The original version of the plugin did do exactly this (this was back in the logstash 1.4 era)

The problem was that if one insert in the batch fails, the entire batch would fail and there was no way to figure out which of the batch failed. It turned out that a lot of people aren't capable of writing statements that won't fail, or they had inputs which werent always providing the data they expected. This resulted in a loss of events.

Unless I'm mistaken there's no way to deal with this other than the way the plugin now functions?

@rgr78
Copy link
Author

rgr78 commented Jan 30, 2018

Yes, but that depends on the use case. On some use cases, it may be important to know which event caused the batch to fail. On other use cases, throughput may be more important. Or maybe errors are already ignored (with something like INSERT IGNORE).

Shouldn't that decision be made by the user? Maybe the batch insert feature can be optional and disabled by default.

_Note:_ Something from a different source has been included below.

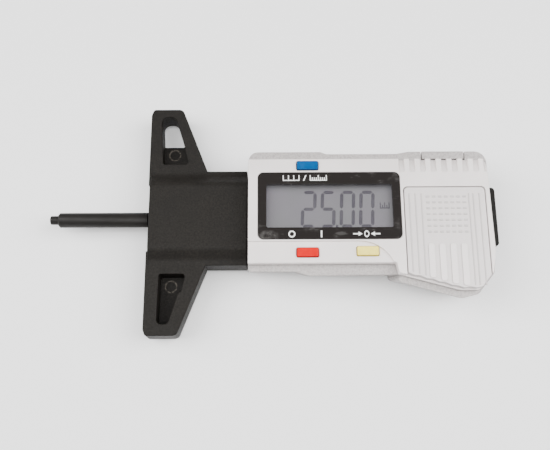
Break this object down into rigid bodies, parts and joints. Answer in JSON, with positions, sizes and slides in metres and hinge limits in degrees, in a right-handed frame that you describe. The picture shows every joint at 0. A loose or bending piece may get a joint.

Regarding dealing with batch failure and pinpointing the culprit, what about this approach: https://vladmihalcea.com/how-to-find-which-statement-failed-in-a-jdbc-batch-update/

@theangryangel
Copy link
Owner

theangryangel commented Jan 30, 2018

Ah it's starting to come back to me now.

I did start to implement something and I think I found some JDBC driver(s) I was testing with behaved differently when it came to how they worked with failures. Some stopped processing immediately with an error and some carried on. This made the retry logic a pain in the arse to deal with and I think I just decided to give up at that point as retrying was far more important at the time.

In theory there's nothing wrong with implementing batch support as a switch/option. For support purposes I'd prefer to leave it as off by default based on my previous experience. It's unlikely I'll get around to implementing this any time soon as it's not something I need at work (our rate of events in the JDBC output is really low) and my personal time is limited at the moment.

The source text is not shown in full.